The end of the series inches closer, but does the latest issue go off on an unnecessary tangent? Read on to find out.
The official description from Image:
The life story of the man-monster called The Bishop.
As always, every issue of FATALE includes extras and articles every month!
I’m going to be completely honest, this has been one of my favorite titles to cover for UTF. Right from the beginning the creative team has presented its audience with an uncompromising tale that made use of the femme fatale in ways that were compelling and even refreshing. From the main arc to the stand alone issues there’s been a lot of interesting features at play. And as we take a brief break from Jo and instead focus in on her chief antagonist, some details and answers bubble to the surface.
Ed Brubaker pens the outing and he gives us the perspective of The Bishop. It’s a dark one to be sure that highlights something that used to be man but has since turned much more into a monster of sorts. Still his motivations are interesting, and like any zealot with a religious calling it’s always fascinating to see their rationalization as they participate in their quest. We get some justification, but nothing that goes beyond what fans more than likely expect. And as the author embraces horrifying sequences I found myself missing our heroine in the process.

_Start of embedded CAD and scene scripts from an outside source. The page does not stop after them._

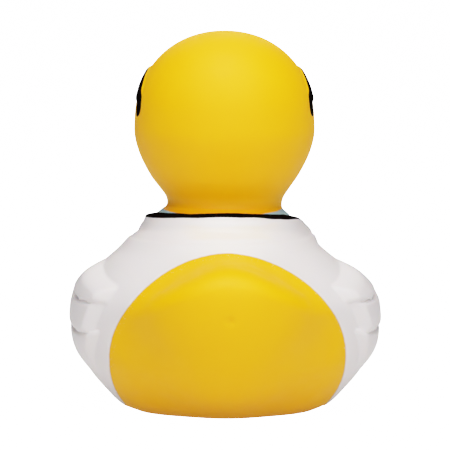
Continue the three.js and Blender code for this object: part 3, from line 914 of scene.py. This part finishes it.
world = bpy.data.worlds.new("studio")
world.use_nodes = True
bpy.context.scene.world = world
tree = world.node_tree
lit = tree.nodes["Background"]
lit.inputs["Color"].default_value = (1, 1, 1, 1)
lit.inputs["Strength"].default_value = 0.07
seen = tree.nodes.new("ShaderNodeBackground")
seen.inputs["Color"].default_value = (1, 1, 1, 1)
seen.inputs["Strength"].default_value = WHITE_LIGHT
path = tree.nodes.new("ShaderNodeLightPath")
choose = tree.nodes.new("ShaderNodeMixShader")
tree.links.new(path.outputs["Is Camera Ray"], choose.inputs["Fac"])
tree.links.new(lit.outputs[0], choose.inputs[1])
tree.links.new(seen.outputs[0], choose.inputs[2])
tree.links.new(choose.outputs[0], tree.nodes["World Output"].inputs["Surface"])

# The floor glows a little less close round the duck, where the duck hides the light.
floor_mesh = bpy.data.meshes.new("floor")
floor_mesh.from_pydata([(-9, -40, 0), (9, -40, 0), (9, 9, 0), (-9, 9, 0)], [], [(0, 1, 2, 3)])
floor = bpy.data.objects.new("floor", floor_mesh)
bpy.context.scene.collection.objects.link(floor)
paper = Nodes("paper")
bounce = paper.fade(paper.length(paper.place), 0.015, 0.05, 0.33, 0.45)
paper.shade(
    Base_Color=(0.5, 0.5, 0.5, 1),
    Roughness=0.9,
    Specular_IOR_Level=0.0,
    Emission_Color=(1, 1, 1, 1),
    Emission_Strength=paper.fade(paper.is_camera_ray(), 0, 1, bounce, 5.5),
)
floor_mesh.materials.append(paper.material)

# A film-like shoulder: bright light is rolled off softly, up to full white.
view_settings = bpy.context.scene.view_settings
view_settings.view_transform = "Standard"
view_settings.use_curve_mapping = True
tone = view_settings.curve_mapping
tone.white_level = (WHITE_LIGHT, WHITE_LIGHT, WHITE_LIGHT)
combined = tone.curves[3]


def rolled_off(light):
    return light / (1 + light**SHOULDER) ** (1 / SHOULDER)


for i in range(1, 12):
    light = WHITE_LIGHT * (i / 12) ** 2
    combined.points.new(light / WHITE_LIGHT, rolled_off(light) / rolled_off(WHITE_LIGHT))
tone.update()
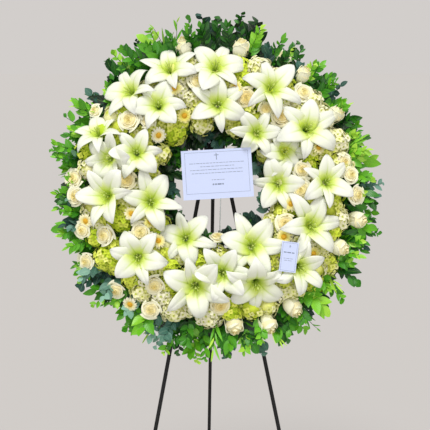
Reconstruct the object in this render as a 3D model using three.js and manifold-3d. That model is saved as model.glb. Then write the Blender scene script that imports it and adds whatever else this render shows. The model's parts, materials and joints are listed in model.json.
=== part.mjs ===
// A standing funeral wreath: a ring of white lilies, cream roses and greenery on a wet-foam ring,
// which stands on a folding three-legged steel easel. Millimetres, +Z up, front towards -Y.
//
// Everything on the leaning front of the easel is modelled in the panel frame: x to the right,
// z up along the easel, y to the back, with the origin at the centre of the wreath.
// A place on the ring is a clock angle (degrees clockwise from the top) and a radius.
import * as THREE from "three";
import { mergeVertices } from "three/addons/utils/BufferGeometryUtils.js";
import Module from "manifold-3d";

const wasm = await Module();
wasm.setup();
const { Manifold, Mesh } = wasm;

const rad = THREE.MathUtils.degToRad;
const GAP = 0.4; // air left between pieces that touch

// ---------------------------------------------------------------- driving dimensions
const LEAN = rad(12); // the front of the easel leans back
const REAR_SPLAY = rad(20); // the rear leg, from plumb
const LEG_SPREAD = rad(11); // each front leg, from the middle of the panel
const LEG_RADIUS = 6;
const LEG_PLANE = LEG_RADIUS + 0.5; // panel y of the front legs' axes, just behind the tray
const HUB_HEIGHT = 1400; // where the lines of the front legs meet, above the floor
const HUB_Z = 240; // the same point in the panel, above the wreath's centre
const LEG_TOP_Z = 200;
const CAP_RADIUS = 9.5;
const CAP_LENGTH = 34;
const CAP_FLOOR = 9; // rubber under the end of a leg

const PLATE_FRONT = LEG_PLANE + LEG_RADIUS + GAP;
const PLATE_THICK = 4;
const PLATE_BACK = PLATE_FRONT + PLATE_THICK;
const PIVOT = new THREE.Vector3(0, PLATE_BACK + 14, 215); // hinge of the rear leg, in the panel
const LEG_ABOVE_PIVOT = 16.3; // its top meets the plate, which stops the leg when it is open
const BOLT_RADIUS = 3;
const BOLT_CLEARANCE = 0.1;
const LEG_BOLT_Z = 150;

const FOAM_RADIUS = 245; // centre line of the foam ring
const FOAM_HALF = 45;
const FOAM_DEPTH = 58;
const TRAY_WALL = 2.6;
const TRAY_DEPTH = 22;
const TRAY_INNER = FOAM_RADIUS - FOAM_HALF - GAP - TRAY_WALL;
const TRAY_OUTER = FOAM_RADIUS + FOAM_HALF + GAP + TRAY_WALL;

const CROWN_RADIUS = 285; // where the cushion of flowers stands furthest forward
const CROWN_DEPTH = 118;
const RIM_DEPTH = 40;
const CUSHION_HALF = 150;
const FOLIAGE_REACH = 515; // tips of the outer leaves
const FOLIAGE_THICK = 9;

const CARD = { width: 210, height: 148, thick: 0.8, x: 2, y: -124, z: 40, roll: 3, lean: 3 };
const TAG = { width: 50, height: 90, thick: 0.8, x: 210, y: -152, z: -209, roll: -8, lean: 4 };

// Lilies: [clock angle, radius, petal reach, faces right, faces up, roll, lift], angles in degrees.
// The ones that stand furthest forward come first, because later ones give way to them.
const LILIES = [
  [1, 249, 84, 0, 4, 0, 4],
  [150, 202, 94, 0, 6, 40, 8],
  [-167, 304, 96, -4, -10, 50, 6],
  [57, 328, 92, 12, 12, 8, 4],
  [-131, 317, 86, -8, -4, -20, 4],
  [-101, 203, 90, -2, 8, 40, 6],
  [-94, 333, 88, -24, 2, 30, 0],
  [29, 345, 88, 8, 16, 55, 4],
  [112, 305, 94, 16, 4, 25, 2],
  [177, 254, 82, 0, 0, 25, 2],
  [-35, 303, 82, -6, 16, 25, 0],
  [159, 319, 90, 4, -34, 0, 2],
  [134, 347, 82, 22, -10, 65, 0],
  [-66, 260, 74, 0, 6, 27, 2],
  [87, 331, 82, 10, 10, -5, 0],
  [-21, 380, 80, -10, 30, -15, 0],
  [0, 358, 82, 2, 26, -40, 0],
  [-41, 386, 80, -34, 20, 30, 0],
  [37, 204, 76, 4, 2, -35, -4],
  [63, 231, 70, 4, -6, 30, -14],
  [87, 182, 82, -10, -4, -25, -6],
  [-147, 176, 80, -4, 8, 45, -4],
  [-64, 396, 78, -20, 40, -20, 0],
  [-75, 335, 76, -24, -6, -35, -16],
];

// Rose buds that stand out at the rim: [clock angle, radius of the base, forward tilt, length].
const BUDS = [
  [-12.5, 408, 30, 62],
  [10.5, 398, 30, 64],
  [38, 408, 34, 60],
  [58.5, 396, 34, 62],
  [103, 408, 30, 60],
  [116, 384, 34, 62],
  [147.5, 396, 28, 66],
  [159.5, 404, 26, 66],
  [173, 380, 30, 66],
];

const finishes = {
  steel: { color: 0x17181a, roughness: 0.45, metalness: 0.6 },
  zinc: { color: 0x9a9da0, roughness: 0.35, metalness: 1.0 },
  rubber: { color: 0x1c1c1c, roughness: 0.85, metalness: 0.0 },
  tray: { color: 0x1f4d2b, roughness: 0.5, metalness: 0.0 },
  foam: { color: 0x2f6b3a, roughness: 0.95, metalness: 0.0 },
  lily: { color: 0xf4f6ea, roughness: 0.5, metalness: 0.0 },
  rose: { color: 0xf3ead0, roughness: 0.55, metalness: 0.0 },
  cushion: { color: 0xdfe3a4, roughness: 0.7, metalness: 0.0 },
  leaf: { color: 0x2f6d22, roughness: 0.4, metalness: 0.0 },
  card: { color: 0xeef1fb, roughness: 0.6, metalness: 0.0 },
  clear: { color: 0xdfe6e8, roughness: 0.1, metalness: 0.0 },
};

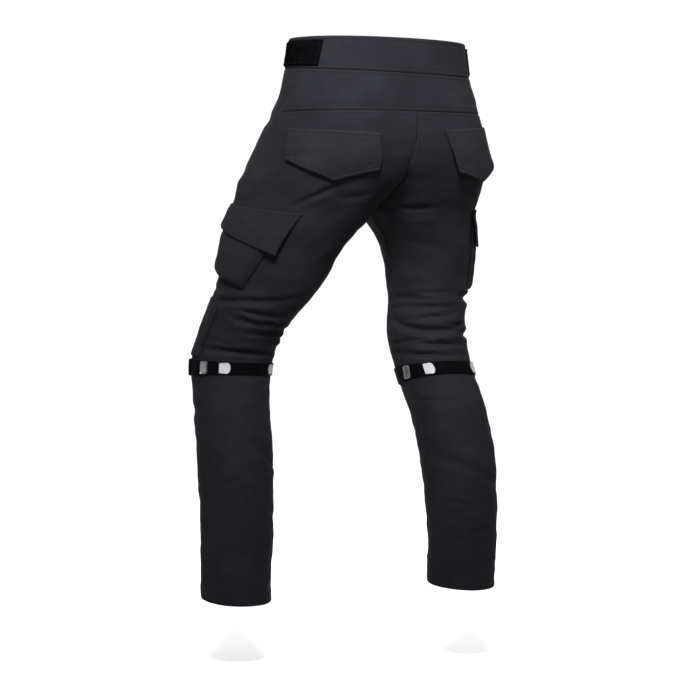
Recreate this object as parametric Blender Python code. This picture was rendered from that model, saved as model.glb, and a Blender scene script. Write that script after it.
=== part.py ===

The art by Sean Phillips is once again a tapestry that embraces thick lines and dark space. He makes use of his pencil strokes by crafting a world with enough detail to make the odd occurrences both believable and even on some level digestible. There are certainly disturbing images at play, but I’ll admit that it was hard not to study what I was seeing as we’re given renditions with just enough color by Elizabeth Breitweiser to make them stick out even without the addition of text.
Fatale #22 continues to be what the franchise is: unique. And as this latest entry wraps up the team delivers something that earns a recommendation from me.